Sen kendi varlığından bile haberdar değilken, senin varlığına varlıkların en güzelini lûtfediyor, sana hayat bahşediyor. Sana hücre hücre dokunuyor kudret ve rahmetiyle. Senin dokunabileceğin yerlerden daha fazlasıyla dokunuyor sana. Dokunmak için kullandığın parmak uçlarının her noktasına her an dokunuyor. Kendini sevmeye ayırdığın duygularının her kıpırtısını rahmetinin avuçlarında tutuyor. Hayat ki, varlığın ışığıdır. Teninde güneşler açar hayatta olduğun için. Gözlerine kâinatlar doluşur ihya edildiğin için. Yüzün nice sevgilerin denizine akar ve birikir hayatta olduğun için. Yakınların en yakını hayattır; ihyadır. Öylesine yakın bir yakınlıktır ki hayat, bütün yakınlıkların aslı, esasıdır; bütün dokunuşların mayası ve kıvamıdır. Rabbinin tecellisi nabzında, kalbinin her kıpırtısında geziniyor şimdi.
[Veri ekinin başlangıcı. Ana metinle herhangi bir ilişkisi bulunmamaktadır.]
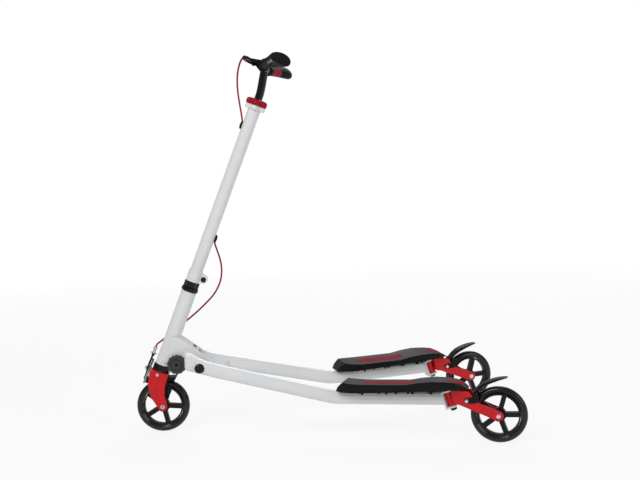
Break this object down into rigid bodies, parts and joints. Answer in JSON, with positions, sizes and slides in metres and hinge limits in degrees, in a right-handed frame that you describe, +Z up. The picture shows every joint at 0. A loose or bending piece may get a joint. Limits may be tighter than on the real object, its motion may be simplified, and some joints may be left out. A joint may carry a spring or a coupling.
{
  "type": "wiggle scooter",
  "caption": "Carving scooter with a steered front wheel, telescoping T-bar, hand brake and two splayed arms that carry foot decks and trailing caster wheels with foot brakes",
  "frame": {"origin": "on the floor, under the middle of the scooter's length and width", "axes": "+X to the rear, +Y to the rider's right, +Z up; the front wheel and the steering column lie in the plane Y = 0"},
  "size_m": [1.0273, 0.5298, 1.0122],
  "materials": {
    "white_paint": "gloss white paint",
    "white_tube": "white paint over an alloy tube",
    "silver_cast": "satin casting",
    "red_paint": "gloss red paint",
    "black_paint": "satin black paint",
    "black_plastic": "satin",
    "grey_cast": "satin casting",
    "red_plastic": "gloss",
    "red_rubber": "moulded with fine ribs",
    "black_rubber": "moulded",
    "tyre": "gloss cast polyurethane",
    "steel": "zinc plated",
    "white_plastic": "gloss"
  },
  "bodies": {
    "frame": {"arm_left": "white_tube", "arm_right": "white_tube", "frame_yoke": "white_paint", "pivot_bush": "black_plastic", "pivot_bolt": "black_paint", "arm_end_left": "silver_cast", "arm_end_right": "silver_cast", "kingpin_left": "black_paint", "kingpin_right": "black_paint", "deck_left": "black_plastic", "deck_right": "black_plastic", "deck_pad_left": "red_rubber", "deck_pad_right": "red_rubber", "heel_pad_left": "red_rubber", "heel_pad_right": "red_rubber"},
    "head": {"head_tube": "white_paint", "lower_headset": "black_paint", "upper_headset": "black_paint", "nose_bracket": "white_paint", "nose_plug": "red_plastic", "lock_bolt": "steel"},
    "knob": {"lock_knob": "black_plastic"},
    "steering": {"fork": "red_paint", "front_fender": "black_plastic", "front_axle": "steel", "headset_nut": "black_paint", "column": "white_paint", "clamp_screw": "steel", "collar_base": "white_plastic", "caliper_bolt": "steel", "caliper_spring": "steel", "brake_cable": "red_plastic", "grommet_upper": "black_rubber", "grommet_lower": "black_rubber"},
    "collar": {"collar_nut": "red_plastic"},
    "stem": {"handlebar": "black_paint", "grip_left": "black_rubber", "grip_right": "black_rubber", "lever_perch": "black_plastic"},
    "lever": {"brake_lever": "black_plastic"},
    "caliper_left": {"caliper_arm_left": "grey_cast", "brake_pad_left": "black_rubber"},
    "caliper_right": {"caliper_arm_right": "black_paint", "brake_pad_right": "black_rubber", "barrel_adjuster": "steel"},
    "front_wheel": {"front_tyre": "tyre", "front_wheel_core": "black_plastic", "front_bearings": "steel"},
    "caster_left": {"caster_fork_left": "red_paint", "rear_axle_left": "steel"},
    "caster_right": {"caster_fork_right": "red_paint", "rear_axle_right": "steel"},
    "rear_left_wheel": {"rear_left_tyre": "tyre", "rear_left_wheel_core": "black_plastic", "rear_left_bearings": "steel"},
    "rear_right_wheel": {"rear_right_tyre": "tyre", "rear_right_wheel_core": "black_plastic", "rear_right_bearings": "steel"},
    "fender_left": {"rear_fender_left": "black_plastic"},
    "fender_right": {"rear_fender_right": "black_plastic"}
  },
  "joints": [
    {"name": "fold", "type": "hinge", "parent": "frame", "child": "head", "pos_m": [-0.331, 0, 0.186], "axis": [0, 1, 0], "range_deg": [0, 88]},
    {"name": "lock_knob_turn", "type": "hinge", "parent": "head", "child": "knob", "pos_m": [-0.396, 0, 0.191], "axis": [0, 1, 0], "continuous": true},
    {"name": "steer", "type": "hinge", "parent": "head", "child": "steering", "pos_m": [-0.47909, 0, 0.08748], "axis": [0.3746, 0, 0.9272], "range_deg": [-45, 45]},
    {"name": "stem_slide", "type": "slide", "parent": "steering", "child": "stem", "axis": [0.3746, 0, 0.9272], "range_m": [-0.008, 0.1], "deforming": ["brake_cable"]},
    {"name": "collar_turn", "type": "hinge", "parent": "steering", "child": "collar", "pos_m": [-0.157, 0, 0.88468], "axis": [0.3746, 0, 0.9272], "range_deg": [0, 180]},
    {"name": "lever_pull", "type": "hinge", "parent": "stem", "child": "lever", "pos_m": [-0.15433, -0.079, 0.99167], "axis": [0.3746, 0, 0.9272], "range_deg": [0, 20], "stiffness_Nm_per_rad": 0.3, "springref_deg": -22.92},
    {"name": "caliper_left_turn", "type": "hinge", "parent": "steering", "child": "caliper_left", "pos_m": [-0.44818, 0, 0.16398], "axis": [0.9272, 0, -0.3746], "range_deg": [0, 2], "stiffness_Nm_per_rad": 0.3, "springref_deg": -17.19, "deforming": ["brake_cable", "caliper_spring"]},
    {"name": "caliper_right_turn", "type": "hinge", "parent": "steering", "child": "caliper_right", "pos_m": [-0.44818, 0, 0.16398], "axis": [0.9272, 0, -0.3746], "range_deg": [-2, 0], "stiffness_Nm_per_rad": 0.3, "springref_deg": 17.19, "deforming": ["brake_cable", "caliper_spring"]},
    {"name": "front_wheel_spin", "type": "hinge", "parent": "steering", "child": "front_wheel", "pos_m": [-0.442, 0, 0.0725], "axis": [0, 1, 0], "continuous": true},
    {"name": "caster_left_swivel", "type": "hinge", "parent": "frame", "child": "caster_left", "pos_m": [0.32302, -0.20267, 0.1105], "axis": [-0.2976, 0.0833, 0.9511], "range_deg": [-45, 45]},
    {"name": "rear_left_wheel_spin", "type": "hinge", "parent": "caster_left", "child": "rear_left_wheel", "pos_m": [0.44243, -0.23611, 0.0725], "axis": [0.2697, 0.963, 0], "continuous": true},
    {"name": "fender_left_press", "type": "hinge", "parent": "caster_left", "child": "fender_left", "pos_m": [0.36578, -0.21465, 0.11], "axis": [0.2697, 0.963, 0], "range_deg": [0, 6], "stiffness_Nm_per_rad": 0.8, "springref_deg": -17.19},
    {"name": "caster_right_swivel", "type": "hinge", "parent": "frame", "child": "caster_right", "pos_m": [0.32302, 0.20267, 0.1105], "axis": [-0.2976, -0.0833, 0.9511], "range_deg": [-45, 45]},
    {"name": "rear_right_wheel_spin", "type": "hinge", "parent": "caster_right", "child": "rear_right_wheel", "pos_m": [0.44243, 0.23611, 0.0725], "axis": [-0.2697, 0.963, 0], "continuous": true},
    {"name": "fender_right_press", "type": "hinge", "parent": "caster_right", "child": "fender_right", "pos_m": [0.36578, 0.21465, 0.11], "axis": [-0.2697, 0.963, 0], "range_deg": [0, 6], "stiffness_Nm_per_rad": 0.8, "springref_deg": -17.19}
  ],
  "couplings": [
    {"joint": "caliper_left_turn", "follows": "lever_pull", "ratio": 0.1},
    {"joint": "caliper_right_turn", "follows": "lever_pull", "ratio": -0.1}
  ]
}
Sana şah damarından da yakın olduğunu söyleyen Rabbin, kendi varlığının diplerine senden daha yakındır. Hamd, bu yakınlığın ifadesidir dilinde. Nice şekerleri şeker eyleyen sırdır hamd; balları bal eyleyen iksirdir “elhamdülillah!”


Allahüekber

Senin sonsuz uzak olduğun Rabbinin sana sonsuz yakın olmasıdır büyüklük. Büyüklük, sana hiç minneti olmayanın seni sonsuz minnettarlıkla nazlamasıdır. Büyüklük, sana hiç muhtaç olmayan Rabbinin senin her ihtiyacını senden önce, senin bildiğinden daha fazlasıyla, senin dilediğinden çok daha incelikle karşılamasıdır.

Allahüekber, tesbih ile hamdin ortasıdır; cemâl ve kemâlin kıvamıdır. Tekbir, sonsuz kudret sahibinin sen acize sonsuz rahmetiyle incelikle muhatap oluşunu taşır dudağına. Allah, senin O’na sonsuz uzaklığına rağmen, O’nun sana sonsuz yakın olmasıyle “ekber”dir, büyüktür. Allah’ın büyüklüğü, her şeyi dilediği gibi helâk edecek sonsuz bir celâl sahibi olduğu halde, sana şahdamarından bile yakın olarak, diline taşıyamadığın en ince sızılarını, aklına getiremediğin en mahrem arzularını cemâliyle görüp gözetmesidir.


Maşaalllah

Sahip oldukların ile arandaki bağ nedir. Seni elindekilere bağlayan ne olabilir? Elindekiler ne kadar elinde kalır, biliyor musun? Elindekiler elinde kalsa bile, sen ne kadar elinde tutabilirsin, hesap ediyor musun? “Benim” dediğin şey, şimdilik yanında olandır. Çocuğun, eşin, annen ve baban şimdilik yanındadır; kalbinin her daim aktığı, sevgilerinin her gün dokunduğu o yüzler ayrılığa ayarlıdır. Sevdalarının hepsi bir vedayı büyütmektedir. Bir gün ya sen onlara veda edeceksin, ya onlar sırayla sana veda edecekler. Şimdi ve burada, bir arada olmanız, ancak Rabbinin dilemesidir. Rabbinin sahip olduklarını senin yanında tutmayı dilemesidir zenginliğinin nedeni. O sana sonsuzluk vaad etmeseydi, sonunda sonsuzluğun olduğu bir son sözü vermeseydi, şimdiden aranızdaki sevgiler, muhabbetler yokluğa savrulacaktı. Sahip olduğun her şey hiçliğin rüzgârlarında savrulup anlamını kaybedecekti.

Sen sen ol, hiçbir şey için “bu benimdir” deme; de ki, “sadece yanımdadır.” De ki, “onu yanımda tutan Rabbimin dilemesidir.” De ki, “Maşaallah!” Ne nazar boncuklarının sahte efsununa güven, ne de dillerden içeriksiz çıkan “tü, tü, tü...”lere kan. De ki, “Allah’ın dilediği oldu. Allah’ın dilediğidir olan.”